Deo described the early 2000s as a turning point, both for India’s economy and its confidence on the global stage. “It was really new. It was exciting for me that instead of trying to tell people what's happening in India, how India thinks, I was now finding myself telling our corporations how the world looks at India,” she said.

Kripalani recalled that the idea of a think tank outside Delhi was met with skepticism. “People would say, oh, we don't need people to think. You have to do. And it was such an alien idea,” she said. “They would mock us—‘here are these two ladies from Bombay who want to do a think tank.’” Yet, Gateway House soon gained traction for offering an independent, business-linked perspective on international affairs.

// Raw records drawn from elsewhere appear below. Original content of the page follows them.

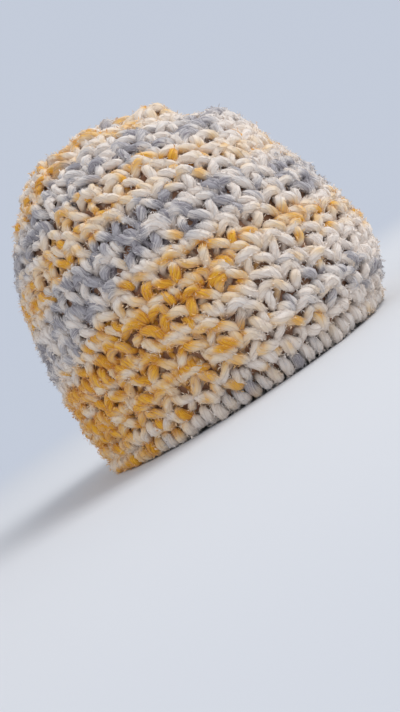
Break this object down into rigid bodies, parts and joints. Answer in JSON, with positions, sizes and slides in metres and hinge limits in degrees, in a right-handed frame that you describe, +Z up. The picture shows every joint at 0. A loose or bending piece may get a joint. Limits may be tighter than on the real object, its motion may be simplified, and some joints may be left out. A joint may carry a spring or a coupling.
{
  "type": "crochet beanie hat",
  "caption": "Domed crochet beanie of thick variegated yarn in moss stitch, gathered at the top, open below for the head, with a firm edging round the rim.",
  "frame": {"origin": "middle of the hat's footprint, on the surface that its rim stands on", "axes": "+Z up through the crown; -Y towards the side worn over the forehead; +X towards the wearer's left ear"},
  "size_m": [0.222, 0.2342, 0.2011],
  "materials": {
    "crown_yarn": "soft matt wool-blend yarn, cream plied with grey and mustard in turn, in looped stitches",
    "side_yarn": "soft matt wool-blend yarn, cream plied with mustard and with slate grey in bands, in looped stitches",
    "edging_yarn": "soft matt wool-blend yarn, cream plied with lavender grey, in small tight stitches"
  },
  "bodies": {
    "root": {"crown": "crown_yarn", "side": "side_yarn", "edging": "edging_yarn"}
  },
  "joints": []
}
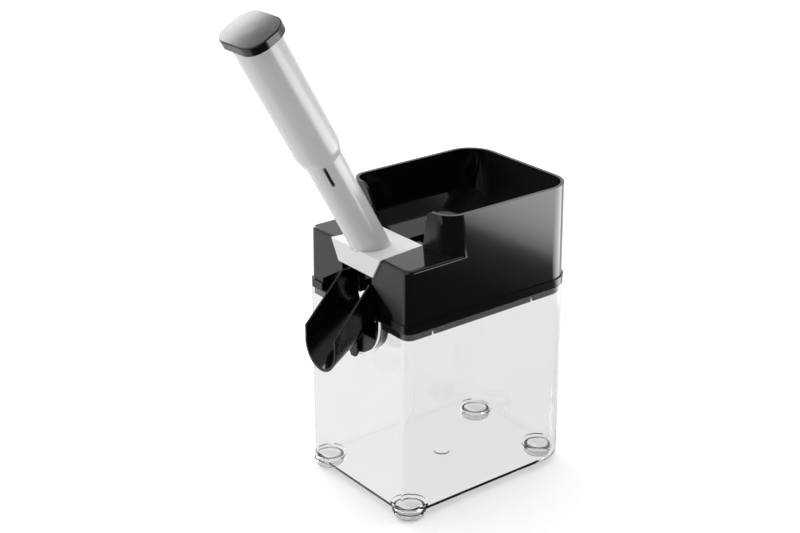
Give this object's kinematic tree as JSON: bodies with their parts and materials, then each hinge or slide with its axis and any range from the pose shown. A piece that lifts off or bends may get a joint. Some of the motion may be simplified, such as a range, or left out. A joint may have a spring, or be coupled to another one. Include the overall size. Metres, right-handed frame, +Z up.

Discussing the think tank ecosystem today, Kripalani raised concerns about blurred lines between research and consulting. “Think tanks, especially in the West, have raised so much money, very few are now really not-for-profit institutions,” she said. “They are for-profits masquerading as not-for-profits.”

She noted that despite the growing noise and misinformation of the digital age, Gateway House remains committed to its founding purpose. “Our job is to filter through all this and try and find the reality and give it to the public,” she said. “In that sense, our job is even more relevant.”

Their reflections pointed out how India has shifted from being a subject of study to becoming an active shaper of global thought. For Deo and Kripalani, the founding of Gateway House symbolized this turning point: when India began not just to respond to the world, but to interpret it on its own terms.